**WHAT YOU NEED TO DO:**
Reproduce all of the data exactly, with no line skipped.

----- SOURCE EXCERPT

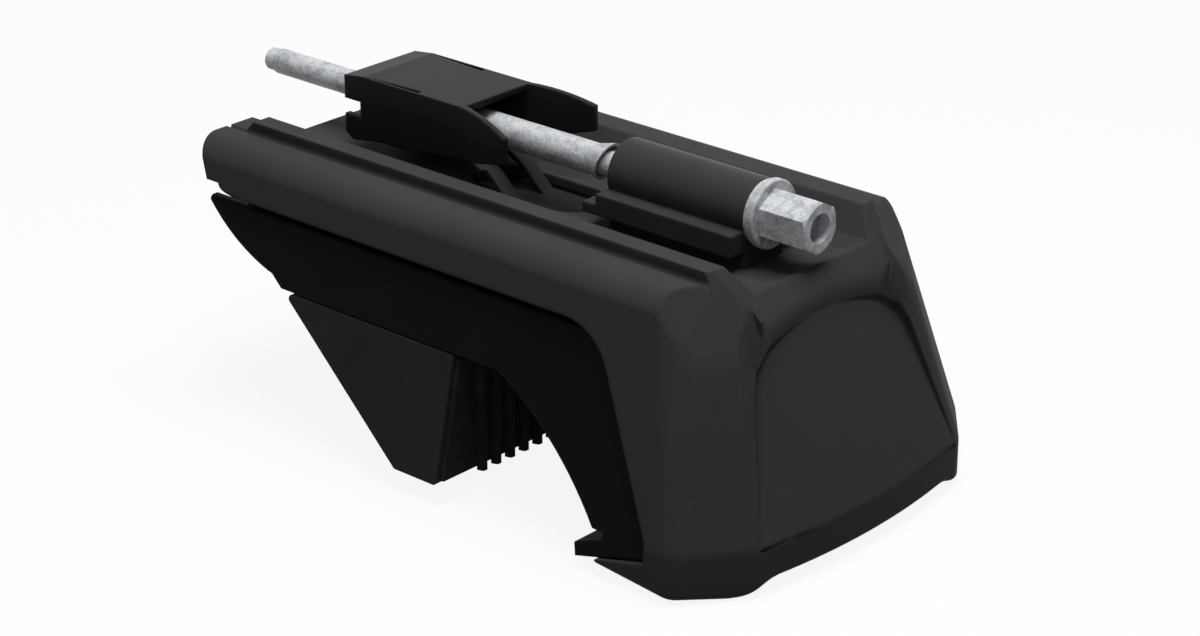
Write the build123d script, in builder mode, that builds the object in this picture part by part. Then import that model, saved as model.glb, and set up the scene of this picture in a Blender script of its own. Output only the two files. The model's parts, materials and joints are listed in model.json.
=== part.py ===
import os
from math import cos, radians, tan

from build123d import *

os.makedirs("parts", exist_ok=True)

# Millimetres. The origin is the middle of the rail seat, +X runs along the crossbar to the outer
# end of the foot, +Y runs along the roof rail, +Z is up.

# cuts and blanks run this far past the faces they make
over = 1.0
beyond = 30.0

# heights above the rail seat
rod_z = 45.0
deck_top = 41.0
shoulder_z = 38.0
floor_z = 30.2
band_z = 23.4
crease_z = -30.6
base_z = -44.2

# the flared sides: half width at the height of the rail seat, and their draft
side_half = 59.3
side_draft = 12.2

# outer casing
wall = 3.0
deck_thickness = 3.2
nose_wall = 7.0
inner_end_x = -120.0
end_rake = 0.5
end_notch_x = -109.0
end_notch_z = 26.2
end_lobe = 7.0
ridge_start_x = -113.0
ridge_lead = 4.0
brow_z = 38.5
brow_slope = 50.7
rim_slope = 20.0
base_slope = 5.1
base_round = 2.5
front_arch = 4.0
front_arch_knee = 36.0
front_arch_foot = 52.0
ridge_inset = 21.8
ridge_width = 6.5
ridge_foot = 5.5
ridge_apron = 4.5
ridge_outer_y = side_half - ridge_inset
ridge_inner_y = ridge_outer_y - ridge_width
ridge_foot_y = ridge_inner_y - ridge_foot
floor_half = ridge_foot_y - ridge_apron
groove_width = 2.0
groove_y = ridge_outer_y + groove_width
groove_depth = 1.2
shoulder_radius = 9.0
opening_x0 = -50.0
opening_x1 = -2.0
opening_half = 10.5

# nose: its plan at the crease, the draft above it and the facets of its upper corners
nose_front_x = 99.9
nose_corner_run = 4.3
nose_corner_inset = 18.5
nose_edge_run = 19.0
nose_flare = 6.6
nose_corner_x = nose_front_x - nose_corner_run
nose_edge_x = nose_front_x - nose_edge_run
nose_edge_y = side_half + nose_flare
nose_corner_y = nose_edge_y - nose_corner_inset
brow_run = 27.9
brow_x = nose_front_x - brow_run
nose_draft = 17.5
nose_edge_round = 6.0
nose_corner_round = 12.0
crease_round = 10.0
facet_runs = (18.0, 32.3, 27.9)
facet_insets = (18.1, 5.8, 22.3)
facet_heights = (15.6, 27.0, 36.0)

# scooped panel on the nose, measured up its slope from the crease
panel_draft = 20.6
panel_top = 55.7
panel_corner = (25.0, 52.3)
panel_shoulder = (32.5, 47.4)
panel_knee = (35.2, 41.2)
panel_foot_inset = 2.4
panel_foot = (nose_corner_y - panel_foot_inset, 0.5)
scoop_depth = 4.0
scoop_top = 67.0
scoop_corner = (27.5, 63.8)
scoop_shoulder = (36.0, 59.8)
scoop_knee = (39.6, 49.4)
scoop_foot = (nose_corner_y, 0.0)

# window in each side of the casing, which shows the core
window_x = 44.7
window_angle = 62.5
window_radius = 20.0
window_foot_x = 72.0
window_foot_z = -35.5
window_heel = 18.0
lip_slope = 14.0

# core: tip, arch and hook
seam = 0.3
core_recess = 3.2
pocket_wall = 4.0
core_tip_x = -114.8
core_tip_z = 19.0
core_rim_z = 20.4
core_rim_round = 1.5
core_groove = 2.6
core_wing_x = -101.0
core_wing_z = 6.0
core_tip_sag = 2.0
tip_round = 1.2
core_heel = (-84.7, 3.7)
core_heel_run = 4.5
ceiling_z = 0.4
seat_half_x = 6.5
seat_half_y = 50.0
seat_pad = 1.6
arch_start_x = 8.5
arch_end = (50.8, -32.3)
arch_sag = 3.3
hook_root = (54.8, -34.6)
hook_slot = 2.1
hook_tip = (45.3, -38.0)
toe_bevel = 1.0
hook_pad_thickness = 1.0
hook_pad_half = 55.0
platform_half = ridge_outer_y - pocket_wall
platform_x0 = -101.0
platform_x1 = 42.0
pocket_floor_z = 9.0
pocket_x0 = -84.8
pocket_length = 26.0
pocket_pitch = 32.0
pocket_count = 4

# clamp travel, towards the hook and away from it
travel_in = 12.0
travel_out = 8.0
slide_gap = 0.3

# sliding jaw
jaw_face_x = -8.4
jaw_base_z = -38.6
jaw_toe = 17.0
jaw_wall = 4.0
jaw_rib = 3.0
jaw_rib_pitch = 24.0
jaw_back_slope = 35.5
neck_x0 = -62.0
neck_x1 = -32.0
neck_half = 9.0
plate_x0 = -72.0
plate_x1 = 6.0
plate_half = 12.5
plate_thickness = 3.0
strip_thickness = 0.8
strip_width = 3.0
strip_inset = 1.0
arm_inner_y = 5.4
arm_thickness = 4.0
arm_root_x = -22.0
arm_root_width = 8.0
arm_bend_x = -47.0
arm_fall = 0.4
arm_crest = (12.0, 2.8)
arm_shin = (6.4, 2.2)
arm_belly = (12.6, 5.4)
arm_pit = (4.0, 2.0)
eye_x = -75.0
eye_z = 38.2
eye_radius = 3.4
pin_radius = 1.75

# ribbed pad on the jaw
pad_base = 1.8
pad_rib_height = 1.9
pad_rib_width = 3.2
pad_rib_pitch = 5.9
pad_rib_angle = 70.0
pad_border = 7.0
pad_inset = 1.2

# clamp bolt
rod_radius = 4.0
rod_tip_x = -142.4
tip_length = 5.0
tip_radius = 3.5
tip_bevel = 1.0
flange_x = 60.0
flange_thickness = 2.6
flange_radius = 10.2
flange_bevel = 0.4
hex_end_x = 78.6
hex_flats = 14.0
hex_turn = 32.0
hex_chamfer = 0.9
recess_radius = 4.4
recess_depth = 5.0
fit = 0.05
free_bore = 0.4

# spacer sleeve
sleeve_radius = 4.8
sleeve_x0 = -54.0
sleeve_x1 = 3.0
bell_radius = 6.4
bell_length = 6.5
bell_cut = 18.0
sleeve_pin_x = -49.0
sleeve_pin_radius = 1.0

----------

**COMPLETED TASK:**
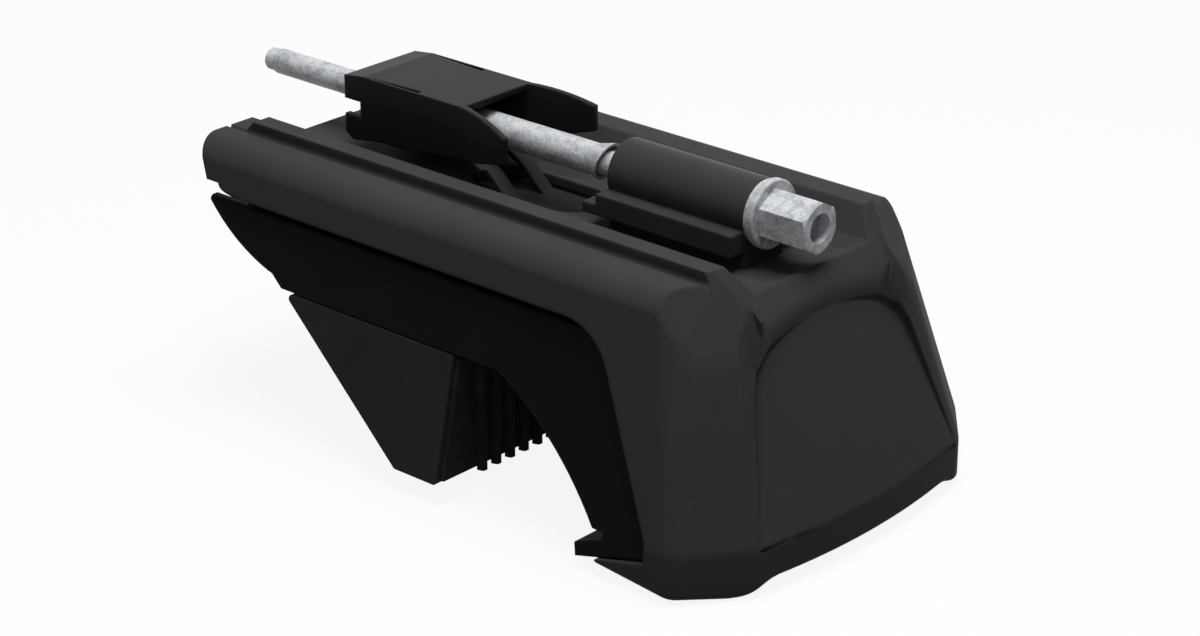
Write the build123d script, in builder mode, that builds the object in this picture part by part. Then import that model, saved as model.glb, and set up the scene of this picture in a Blender script of its own. Output only the two files. The model's parts, materials and joints are listed in model.json.
=== part.py ===
import os
from math import cos, radians, tan

from build123d import *

os.makedirs("parts", exist_ok=True)

# Millimetres. The origin is the middle of the rail seat, +X runs along the crossbar to the outer
# end of the foot, +Y runs along the roof rail, +Z is up.

# cuts and blanks run this far past the faces they make
over = 1.0
beyond = 30.0

# heights above the rail seat
rod_z = 45.0
deck_top = 41.0
shoulder_z = 38.0
floor_z = 30.2
band_z = 23.4
crease_z = -30.6
base_z = -44.2

# the flared sides: half width at the height of the rail seat, and their draft
side_half = 59.3
side_draft = 12.2

# outer casing
wall = 3.0
deck_thickness = 3.2
nose_wall = 7.0
inner_end_x = -120.0
end_rake = 0.5
end_notch_x = -109.0
end_notch_z = 26.2
end_lobe = 7.0
ridge_start_x = -113.0
ridge_lead = 4.0
brow_z = 38.5
brow_slope = 50.7
rim_slope = 20.0
base_slope = 5.1
base_round = 2.5
front_arch = 4.0
front_arch_knee = 36.0
front_arch_foot = 52.0
ridge_inset = 21.8
ridge_width = 6.5
ridge_foot = 5.5
ridge_apron = 4.5
ridge_outer_y = side_half - ridge_inset
ridge_inner_y = ridge_outer_y - ridge_width
ridge_foot_y = ridge_inner_y - ridge_foot
floor_half = ridge_foot_y - ridge_apron
groove_width = 2.0
groove_y = ridge_outer_y + groove_width
groove_depth = 1.2
shoulder_radius = 9.0
opening_x0 = -50.0
opening_x1 = -2.0
opening_half = 10.5

# nose: its plan at the crease, the draft above it and the facets of its upper corners
nose_front_x = 99.9
nose_corner_run = 4.3
nose_corner_inset = 18.5
nose_edge_run = 19.0
nose_flare = 6.6
nose_corner_x = nose_front_x - nose_corner_run
nose_edge_x = nose_front_x - nose_edge_run
nose_edge_y = side_half + nose_flare
nose_corner_y = nose_edge_y - nose_corner_inset
brow_run = 27.9
brow_x = nose_front_x - brow_run
nose_draft = 17.5
nose_edge_round = 6.0
nose_corner_round = 12.0
crease_round = 10.0
facet_runs = (18.0, 32.3, 27.9)
facet_insets = (18.1, 5.8, 22.3)
facet_heights = (15.6, 27.0, 36.0)

# scooped panel on the nose, measured up its slope from the crease
panel_draft = 20.6
panel_top = 55.7
panel_corner = (25.0, 52.3)
panel_shoulder = (32.5, 47.4)
panel_knee = (35.2, 41.2)
panel_foot_inset = 2.4
panel_foot = (nose_corner_y - panel_foot_inset, 0.5)
scoop_depth = 4.0
scoop_top = 67.0
scoop_corner = (27.5, 63.8)
scoop_shoulder = (36.0, 59.8)
scoop_knee = (39.6, 49.4)
scoop_foot = (nose_corner_y, 0.0)

# window in each side of the casing, which shows the core
window_x = 44.7
window_angle = 62.5
window_radius = 20.0
window_foot_x = 72.0
window_foot_z = -35.5
window_heel = 18.0
lip_slope = 14.0

# core: tip, arch and hook
seam = 0.3
core_recess = 3.2
pocket_wall = 4.0
core_tip_x = -114.8
core_tip_z = 19.0
core_rim_z = 20.4
core_rim_round = 1.5
core_groove = 2.6
core_wing_x = -101.0
core_wing_z = 6.0
core_tip_sag = 2.0
tip_round = 1.2
core_heel = (-84.7, 3.7)
core_heel_run = 4.5
ceiling_z = 0.4
seat_half_x = 6.5
seat_half_y = 50.0
seat_pad = 1.6
arch_start_x = 8.5
arch_end = (50.8, -32.3)
arch_sag = 3.3
hook_root = (54.8, -34.6)
hook_slot = 2.1
hook_tip = (45.3, -38.0)
toe_bevel = 1.0
hook_pad_thickness = 1.0
hook_pad_half = 55.0
platform_half = ridge_outer_y - pocket_wall
platform_x0 = -101.0
platform_x1 = 42.0
pocket_floor_z = 9.0
pocket_x0 = -84.8
pocket_length = 26.0
pocket_pitch = 32.0
pocket_count = 4

# clamp travel, towards the hook and away from it
travel_in = 12.0
travel_out = 8.0
slide_gap = 0.3

# sliding jaw
jaw_face_x = -8.4
jaw_base_z = -38.6
jaw_toe = 17.0
jaw_wall = 4.0
jaw_rib = 3.0
jaw_rib_pitch = 24.0
jaw_back_slope = 35.5
neck_x0 = -62.0
neck_x1 = -32.0
neck_half = 9.0
plate_x0 = -72.0
plate_x1 = 6.0
plate_half = 12.5
plate_thickness = 3.0
strip_thickness = 0.8
strip_width = 3.0
strip_inset = 1.0
arm_inner_y = 5.4
arm_thickness = 4.0
arm_root_x = -22.0
arm_root_width = 8.0
arm_bend_x = -47.0
arm_fall = 0.4
arm_crest = (12.0, 2.8)
arm_shin = (6.4, 2.2)
arm_belly = (12.6, 5.4)
arm_pit = (4.0, 2.0)
eye_x = -75.0
eye_z = 38.2
eye_radius = 3.4
pin_radius = 1.75

# ribbed pad on the jaw
pad_base = 1.8
pad_rib_height = 1.9
pad_rib_width = 3.2
pad_rib_pitch = 5.9
pad_rib_angle = 70.0
pad_border = 7.0
pad_inset = 1.2

# clamp bolt
rod_radius = 4.0
rod_tip_x = -142.4
tip_length = 5.0
tip_radius = 3.5
tip_bevel = 1.0
flange_x = 60.0
flange_thickness = 2.6
flange_radius = 10.2
flange_bevel = 0.4
hex_end_x = 78.6
hex_flats = 14.0
hex_turn = 32.0
hex_chamfer = 0.9
recess_radius = 4.4
recess_depth = 5.0
fit = 0.05
free_bore = 0.4

# spacer sleeve
sleeve_radius = 4.8
sleeve_x0 = -54.0
sleeve_x1 = 3.0
bell_radius = 6.4
bell_length = 6.5
bell_cut = 18.0
sleeve_pin_x = -49.0
sleeve_pin_radius = 1.0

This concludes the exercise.